The Supreme Court at the outset once more endorsed its general view that disputes between shareholders can in general be decided by an arbitral tribunal. Furthermore, the Supreme Court held that Sec 617 ACCP cannot be construed as to restrict the objective arbitrability under Austrian law. Rather, the fulfilment of the pre-requisites laid down in this provision are additional conditions to determine the validity of an arbitration agreement (this determination is of some importance for the recognition of foreign arbitral awards in Austria).
After these two general proclamations, the Austrian Supreme Court immersed itself into the controversial issue, whether Sec 617 ACCP is to be applied to shareholder disputes. After illustrating the opinions presented in 17 different articles, the Supreme Court dismissed all of these scholarly opinions. The Supreme Court firstly argued that Sec 617 ACCP must be applied by any arbitral tribunal seated in Austria, irrespective of the origin of the parties to the arbitration proceedings. Subsequently, the Supreme Court analysed the intent of the legislator by referring to the materials of the amendment of the Austrian Arbitration Act in 2013. According to the Supreme Court, it can be inferred from these materials and the fact that the legislator – despite the controversy in the literature – did not amend the consumer protection clause, that according to the intent of the legislator Sec 617 ACCP must also be applied in shareholder disputes. In its concluding remarks the Supreme Court further held that its reasoning was also in line with a teleological interpretation of Sec 617 ACCP.
Following this conclusion, the Supreme Court had to investigate whether the two Claimants could rely on the consumer protection clause of the Austrian Arbitration Act. Hence, it had to decide, whether the consumer definition has to be taken from Austrian law, or the law at the place of origin of each party. Again relying on the intent of the legislator, the Supreme Court came to the conclusion that Austrian law must always be applied in determining whether a person is a consumer or an entrepreneur.
Hence, the last step in deciding whether the two arbitral awards had to be set aside was the determination if the two Claimants were consumers under Austrian law. After noting that according to Sec 1 Austrian Consumer Protection Act (“ACPA”) a person qualifies as a consumer, if a transaction does not pertain to the conduct of its business, the Supreme Court gave an overview of its past case law and scholarly opinion with respect to the qualification of shareholders as consumers or entrepreneurs. According to the Supreme Court’s case law, a shareholder is a consumer when he/she only makes a financial investment and has no real influence on the management of the company.

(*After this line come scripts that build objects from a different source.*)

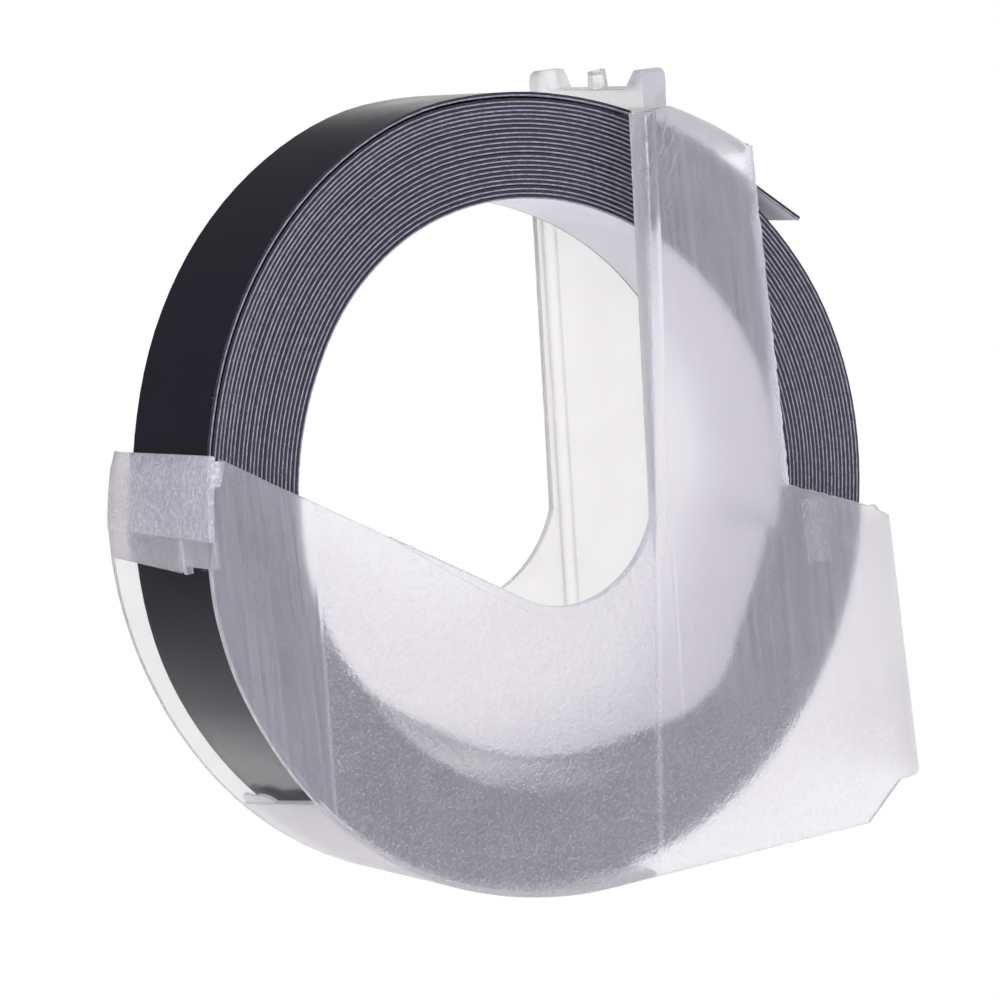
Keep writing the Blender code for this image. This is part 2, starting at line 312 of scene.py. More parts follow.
def plate_thickness(s):
    """Share of the plate's thickness at this distance along the sheet: least at the hinge."""
    t = clamped((s - BEND_X + 0.4) / 2.0)
    wall = 1 - (1 - WALL / PLATE) * t * t * (3 - 2 * t)
    hinge = math.exp(-(((s - BEND_X - BEND_LENGTH) / 0.22) ** 2))
    return wall * (1 - 0.5 * hinge)


def bent(s, depth, z, side):
    """A point of the flat sheet bent round the spine's corner. side is -1 for the cover's half."""
    depth *= plate_thickness(s)
    lean = SPINE_LEAN * clamped((s - 20.0) / 6.0) * (z - SPINE_LOW) / (SPINE_HIGH - SPINE_LOW)
    point = bent_upright(s, depth, z, side)
    point.x -= lean
    return point


def bent_upright(s, depth, z, side):
    """The same for a spine that doesn't lean."""
    if s <= BEND_X:
        return Vector((s, side * (FACE_Y - depth), z))
    if s <= BEND_X + BEND_LENGTH:
        turn = (s - BEND_X) / CORNER_R
        reach = CORNER_R - depth
        return Vector(
            (BEND_X + reach * math.sin(turn), side * (FACE_Y - CORNER_R + reach * math.cos(turn)), z)
        )
    return Vector((SPINE_X - depth, side * (FACE_Y - CORNER_R - (s - BEND_X - BEND_LENGTH)), z))


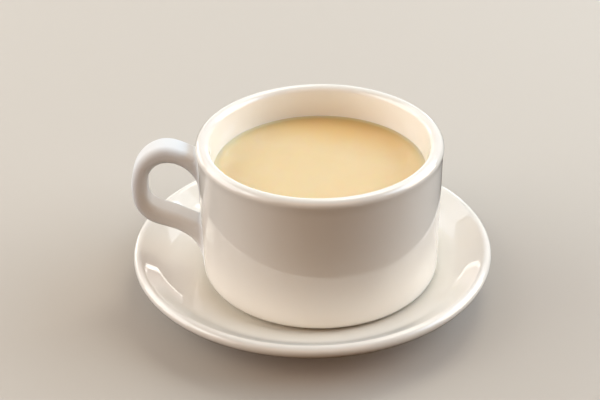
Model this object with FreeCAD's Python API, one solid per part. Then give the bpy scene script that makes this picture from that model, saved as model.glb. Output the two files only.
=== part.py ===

The Supreme Court, following its economic approach in determining the application of the consumer protection clause, came to the conclusion that the First Claimant dominated the operation of the relevant companies and was hence no consumer, as the conclusion of the joint venture agreement pertained to his business. In relation to Second Claimant, the Supreme Court held that the establishment incorporated in Liechtenstein cannot invoke consumer protection law, because (i) according to Austrian law such establishment always qualifies as entrepreneur and (ii) the conclusion of the joint venture agreement in any case formed part of its business. Thus, the Supreme Court dismissed Claimant’s plea to set aside the two arbitral awards.
The decision of the Supreme Court was only quite recently published. However, it has already caused uproar in the Austrian legal community over its presumed negative implications for arbitration proceedings over shareholder disputes in Austria. The two Austrian high-profile newspapers (ie Der Standard and Die Presse) – after consulting with arbitration specialists – already called for a legislative reform. Further, it is to be expected that in the upcoming months several scholarly opinions will critically analyse the Supreme Court decision.
Amongst other reasons, the Supreme Court’s interpretation of Sec 617 ACCP with reference to the legislative intent seems to be highly problematic, as a revision of the consumer protection clause with the 2013 reform was mainly omitted to ensure that the amendment would be passed in the shortest possible time and it was to be expected that an amendment of the consumer protection clause would protract the legislative process considerably.
Furthermore, the Supreme Court’s demand to apply Sec 617 ACCP in any arbitration proceeding seated in Austria – irrespective of the parties’ origin – seems to be excessive, as there is no valid reason to bring parties under the protective cover of the Austrian consumer law when, according to the law of their origin, they could validly conclude the arbitration agreement. Furthermore, the stance taken by the Supreme Court could lead to a situation where a party to an arbitration agreement could neither call upon the generally competent state court – as the court would have to dismiss the action due to the arbitration agreement –, nor upon the arbitral tribunal seated in Austria – as the arbitration agreement would be deemed ineffective due to the Austrian consumer protection clause. The respective respondent would basically have the power to invoke lack of jurisdiction in the first proceedings. How and whether such a conundrum can be solved, is depended on the involved jurisdictions, but would considerably protract legal proceedings.
Another, quite problematic situation arises in cases where the arbitration agreement empowers a third party to designate the seat of the arbitration, and such third party chooses a place in Austria as seat of the arbitration. Again, irrespective of the validity of the arbitration agreement at the place of the origin of the parties, the arbitration agreement would be ineffective under Austrian law in case one of the concerned parties is a consumer (according to Austrian law the seat has to be designated in the arbitration agreement). Hence the designating party can invalidate (whether intentionally or not) an otherwise valid arbitration agreement by merely choosing Austria as seat of the arbitration.
The Supreme Court has arguably created a situation – against the legislator’s intent –, in which parties will think twice about designating a place in Austria as the seat of their arbitration proceedings wherever their arbitration agreement is incorporated in articles of association. In the light of this decision, it seems to be unavoidable for the legislator to take action and to clarify once and for all that the protection of consumers – while laudable in the right context – has no place in multi-million-euro deals.